Of course, we might imagine meeting a spiritual artist, and we might see them with a camera in their hand, and we might ask, “What are you doing?” and they might respond, “Liberating and nourishing all sentient beings,” and they would really mean it.
Taking up art has to do with realizing our life, realizing the life of the whole world. We let the art into our life, let it inform our every action, making every moment beautiful, expressive, vibrant, creative, responsive.
The world is the work of art—the cosmos even—but not merely some “image”. He’s a planetary or cosmic photographer. He doesn’t make the fascist attempt to control the world, or “make” the world, or “aestheticize” one’s work in the world. You could just as easily have called it “The Painter,” or “The Sculptor,” or “The Dancer”. It has to do with this spiritual sense of composition, of entering the mind of beauty and the heart of wonder and participating in the artful creativity of the cosmos itself. Is that right?
AO: I will not disagree with that.
B: Yeah, but you almost always say that. Your whole modus operandi very intimately and explicitly involves the reader and refuses finality of interpretation. I admire that, and I grant that no interpretation is final. But why not admit what you were up to?

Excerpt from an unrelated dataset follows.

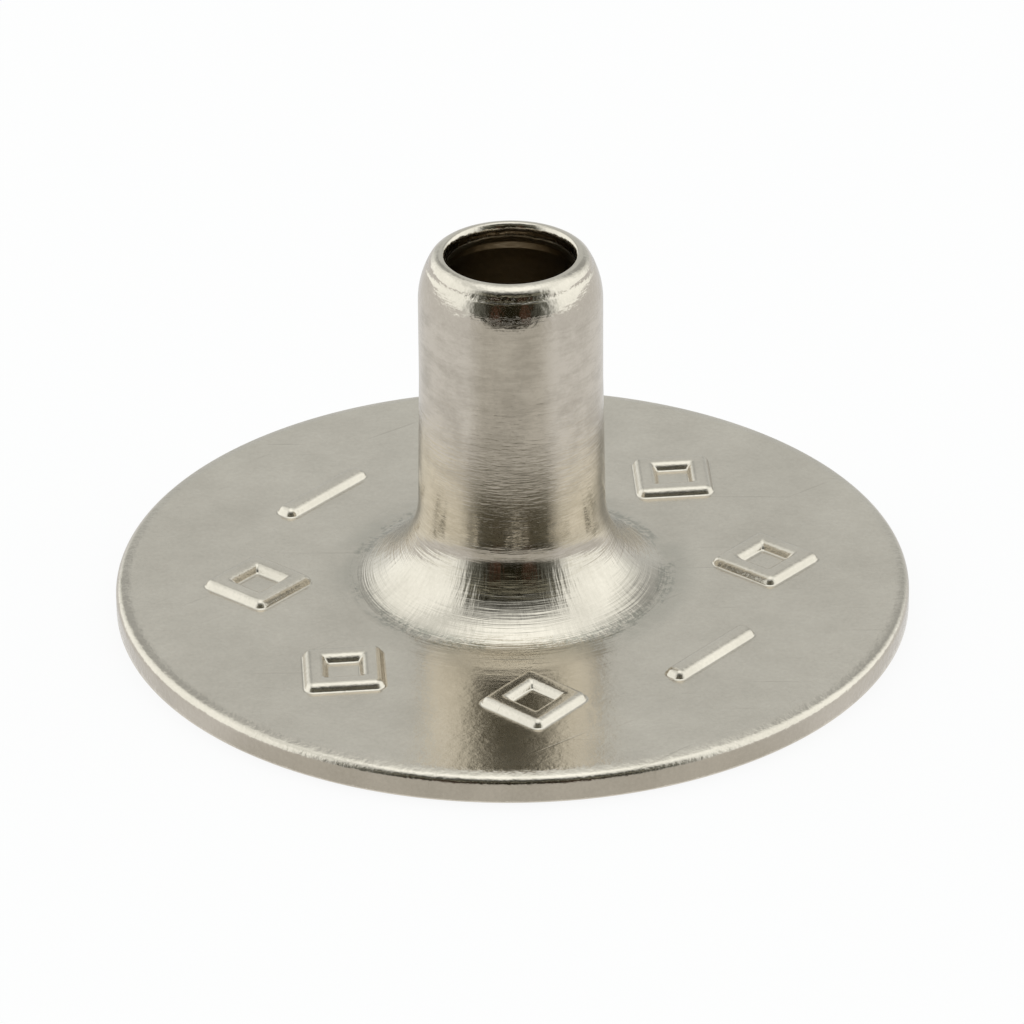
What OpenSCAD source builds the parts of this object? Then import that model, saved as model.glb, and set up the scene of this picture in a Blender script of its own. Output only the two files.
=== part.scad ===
// Flanged post of a snap fastener. A disc of sheet metal is drawn up in the middle into a hollow
// barrel, which goes up through the cloth and is then set over the half that it holds.
// The disc lies on z = 0 with its raised marks on top, and the barrel stands along +Z, open right
// through. Its foot flares out into the disc, and its top is turned in round a narrower mouth.

/* [Flange] */
// Diameter of the flange
flange_d = 15.9; // [15:0.1:20]
// Thickness of the sheet
sheet_t = 0.58; // [0.4:0.01:0.7]
// Radius of the gentle roll-off at the edge of the upper face
roll_r = 1; // [0.5:0.05:1.5]
// Slope at which the roll-off meets the tighter edge rounding, in degrees
roll_slope = 15; // [10:1:35]
// Radius of the tighter rounding that runs down to the rim
edge_r = 0.17; // [0.06:0.01:0.2]
// Radius that breaks the lower edge of the rim
lower_edge_r = 0.05; // [0.02:0.01:0.1]

/* [Barrel] */
// Height of the whole post
height = 7.76; // [6:0.01:14]
// Outer diameter of the straight length below the shoulder
barrel_d = 3.64; // [3.2:0.02:4.4]
// Length of that straight length
straight_l = 1.7; // [0.5:0.1:3]
// Wall of the straight length
wall_t = 0.45; // [0.42:0.01:0.7]
// Growth of the outer radius from the straight length down to the flare
root_swell = 0.05; // [0:0.01:0.2]

/* [Flare] */
// Radius of the upper sweep of the flare, on the outside
sweep_r = 1.9; // [1:0.1:2.6]
// Radius of the foot of the flare, on the outside
foot_r = 0.4; // [0.1:0.05:0.9]
// Slope at which the sweep meets the foot, in degrees
foot_slope = 28; // [15:1:60]

/* [Mouth] */
// Radius of the shoulder that turns the barrel in
shoulder_r = 1.75; // [0.8:0.05:2]
// Radius of the lip round the mouth
lip_r = 0.27; // [0.15:0.01:0.3]
// Slope at which the shoulder meets the lip, in degrees
lip_slope = 60; // [55:1:75]
// How far the mouth is turned in from the bore
mouth_turn = 0.1; // [0.06:0.01:0.2]
// Depth of the turned-in mouth
mouth_l = 0.4; // [0.3:0.05:1]
// Height over which the turned-in mouth opens into the bore
mouth_taper_l = 0.17; // [0.05:0.01:0.4]

/* [Marks] */
// Number of marks round the flange, every fourth of them a plain bar
mark_count = 8; // [4:4:12]
// Direction of the first mark, in degrees from +X
mark_start = 4.5; // [0:0.5:45]
// Distance of the middle of the marks from the rim
mark_inset = 2.85; // [2.4:0.05:2.95]
// Length of a lozenge, along the radius
lozenge_l = 2.4; // [2:0.05:2.6]
// Width of a lozenge, across the radius
lozenge_w = 2.3; // [2:0.05:2.8]
// Length of a bar, across the radius
bar_l = 2.5; // [1:0.05:3]
// Width of the raised line that draws the marks, at its foot
line_w = 0.55; // [0.4:0.01:0.6]
// Height of the raised line above the flange
relief = 0.15; // [0.05:0.01:0.2]
// How much the sides of the raised line lean in for each unit of height
line_lean = 0.9; // [0:0.1:1.2]

/* [Hidden] */
$fn = 96;
flange_r = flange_d / 2;
barrel_r = barrel_d / 2;
root_r = barrel_r + root_swell;
bore_r = barrel_r - wall_t;
mouth_r = bore_r - mouth_turn;
root_wall = root_r - bore_r;
flare_top = sheet_t + drop(foot_r, sweep_r, foot_slope);
shoulder_z = height - drop(lip_r, shoulder_r, lip_slope);
straight_z = shoulder_z - straight_l;
mouth_z = height - mouth_l;
// Straight steps that draw each arc of the section
arc_steps = 12;
// Depth to which the raised lines are rooted in the sheet
mark_root = 0.1;
// How far the block that hollows a lozenge runs past it above and below
lap = 0.05;

// Points of an arc, with angles of its normal from +Z towards +X. A negative radius gives the far
// side of the circle, for a hollow.
function arc(centre, r, from, to) =
    [for (i = [0 : arc_steps])
        let (a = from + (to - from) * i / arc_steps) centre + r * [sin(a), cos(a)]];

// A square corner is rounded by two arcs that meet at a slope: one leaves the level face, and the
// other runs out on the upright face. These are how far from the corner the first starts, and how
// far below it the second ends.
function reach(level_r, upright_r, slope) = level_r * sin(slope) + upright_r * (1 - sin(slope));
function drop(level_r, upright_r, slope) = level_r * (1 - cos(slope)) + upright_r * cos(slope);

// Points of such a rounded corner, from the level face to the upright one. With negative radii it
// is the fillet of an inside corner.
function corner(at, level_r, upright_r, slope) =
    concat(
      arc(at - [reach(level_r, upright_r, slope), level_r], level_r, 0, slope),
      arc(at - [upright_r, drop(level_r, upright_r, slope)], upright_r, slope, 90)
    );

function reverse(points) = [for (i = [len(points) - 1 : -1 : 0]) points[i]];

// Outside of the post, from the lip down the barrel and out along the flange to its rim
outside =
    concat(
      corner([barrel_r, height], lip_r, shoulder_r, lip_slope),
      [[barrel_r, straight_z]],
      reverse(corner([root_r, sheet_t], -foot_r, -sweep_r, foot_slope)),
      corner([flange_r, sheet_t], roll_r, edge_r, roll_slope),
      arc([flange_r - lower_edge_r, lower_edge_r], lower_edge_r, 90, 180)
    );

// Inside, from the trumpet that the flare leaves in the underside up the bore to the narrower mouth
inside =
    concat(
      corner([bore_r, 0], -foot_r - sheet_t, -sweep_r - root_wall, foot_slope),
      [[bore_r, mouth_z - mouth_taper_l], [mouth_r, mouth_z], [mouth_r, height]]
    );

// Block on a lozenge whose sides stand inset inside the outline at the sheet's upper face and lean
// in as they rise. It runs past the raised line by extra at both ends.
module lozenge_block(inset, lean, extra) {
  apothem = lozenge_l * lozenge_w / norm([lozenge_l, lozenge_w]) / 2;
  foot = 1 - (inset - (mark_root + extra) * lean) / apothem;
  top = 1 - (inset + (relief + extra) * lean) / apothem;
  translate([0, 0, -mark_root - extra])
    linear_extrude(
      mark_root + relief + 2 * extra,
      scale = top / foot,
      slices = 1,
      segments = 1
    )
      scale(foot / 2)
        polygon([[lozenge_l, 0], [0, lozenge_w], [-lozenge_l, 0], [0, -lozenge_w]]);
}

// Lozenge drawn by a raised line with leaning sides
module lozenge() {
  difference() {
    lozenge_block(0, line_lean, 0);
    lozenge_block(line_w, -line_lean, lap);
  }
}

// Plain raised bar across the radius, with leaning sides and ends
module bar() {
  foot = [line_w, bar_l] + 2 * mark_root * line_lean * [1, 1];
  top = [line_w, bar_l] - 2 * relief * line_lean * [1, 1];
  translate([0, 0, -mark_root])
    linear_extrude(
      mark_root + relief,
      scale = [top.x / foot.x, top.y / foot.y],
      slices = 1,
      segments = 1
    )
      square(foot, center = true);
}

// Ring of marks on the upper face of the flange
module marks() {
  for (i = [0 : mark_count - 1])
    rotate(mark_start + i * 360 / mark_count)
      translate([flange_r - mark_inset, 0, sheet_t])
        if (i % 4 == 3) bar(); else lozenge();
}

// The whole post, one piece of plated sheet metal
module post() {
  color([0.72, 0.7, 0.66]) {
    rotate_extrude() polygon(concat(outside, inside));
    marks();
  }
}

post();
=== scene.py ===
import cmath
import math

import bpy
from mathutils import Euler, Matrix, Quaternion


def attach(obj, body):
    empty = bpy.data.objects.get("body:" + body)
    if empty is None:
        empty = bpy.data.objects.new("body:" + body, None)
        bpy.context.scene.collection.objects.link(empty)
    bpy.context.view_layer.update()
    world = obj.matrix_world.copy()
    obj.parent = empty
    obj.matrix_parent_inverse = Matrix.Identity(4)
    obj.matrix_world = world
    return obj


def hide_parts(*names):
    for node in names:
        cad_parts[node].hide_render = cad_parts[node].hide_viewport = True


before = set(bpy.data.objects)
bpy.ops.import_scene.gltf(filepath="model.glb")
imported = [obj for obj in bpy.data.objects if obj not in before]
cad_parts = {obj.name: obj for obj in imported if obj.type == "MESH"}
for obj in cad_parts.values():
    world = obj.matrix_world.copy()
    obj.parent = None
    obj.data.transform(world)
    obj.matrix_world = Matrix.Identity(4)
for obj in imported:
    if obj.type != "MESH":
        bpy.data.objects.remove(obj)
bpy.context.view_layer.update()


# ---------------------------------------------------------------- struck marks
# The marks on the flange are thin raised lines, struck up from the brass sheet in the same blow
# that forms the post. Six are plain lozenges and two are bars. Each has a rounded crest, and its
# sides run out into the sheet in a small fillet.
# Sizes are in millimetres, and MM turns them into metres.
MM = 0.001
sheet_t = 0.58
lozenge_l, lozenge_w = 2.4, 2.3
bar_l = 2.5
line_w = 0.55
relief = 0.15
crest_r = 0.167
fillet_r = 0.06
side_slope = math.radians(60)
# The foot of a line goes this deep into the sheet, and stands out this far past the line there.
# It meets the fillet between a point just below the sheet's face and one just above it.
root_depth, root_out = 0.05, 0.02
just_below, just_above = -0.003, 0.0005


def line_side(fillet_steps=4, crest_steps=6):
    """Inset and height of the points that climb one side of a raised line, foot first."""
    fillet = [side_slope * i / fillet_steps for i in range(1, fillet_steps + 1)]
    crest = [side_slope * i / crest_steps for i in range(crest_steps, -1, -1)]
    run = (relief - (crest_r + fillet_r) * (1 - math.cos(side_slope))) / math.tan(side_slope)
    top = (crest_r + fillet_r) * math.sin(side_slope) + run
    side = [(-root_out, -root_depth), (-root_out, just_below), (0, just_above)]
    side += [(fillet_r * math.sin(a), fillet_r * (1 - math.cos(a))) for a in fillet]
    side += [(top - crest_r * math.sin(a), relief - crest_r * (1 - math.cos(a))) for a in crest]
    return side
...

AO: Duality. But there was another version of the story too. In that one, the main character goes around planting trees and helping people tend to the land. She always tells people, “I’m a painter.” No one seems to get it. They say, “A painter? Then how do you know so much about fungi and oak trees? How do you know about watersheds and owls?” She says, “They’re artists. They are my teachers.”
BE: It’s like we were saying earlier: Art as a practice of magic might mean the painting manifests with the presence of an amulet, or it might appear as a forest. Either way, we get a broader view, a more expansive existence, one in which imagination lives in the landscape, in the community of life, in the ecologies of mind.
AO: Wisdom, love, and beauty arise as mountains, rivers, and the Great Earth—all sentient beings, all of sentient being.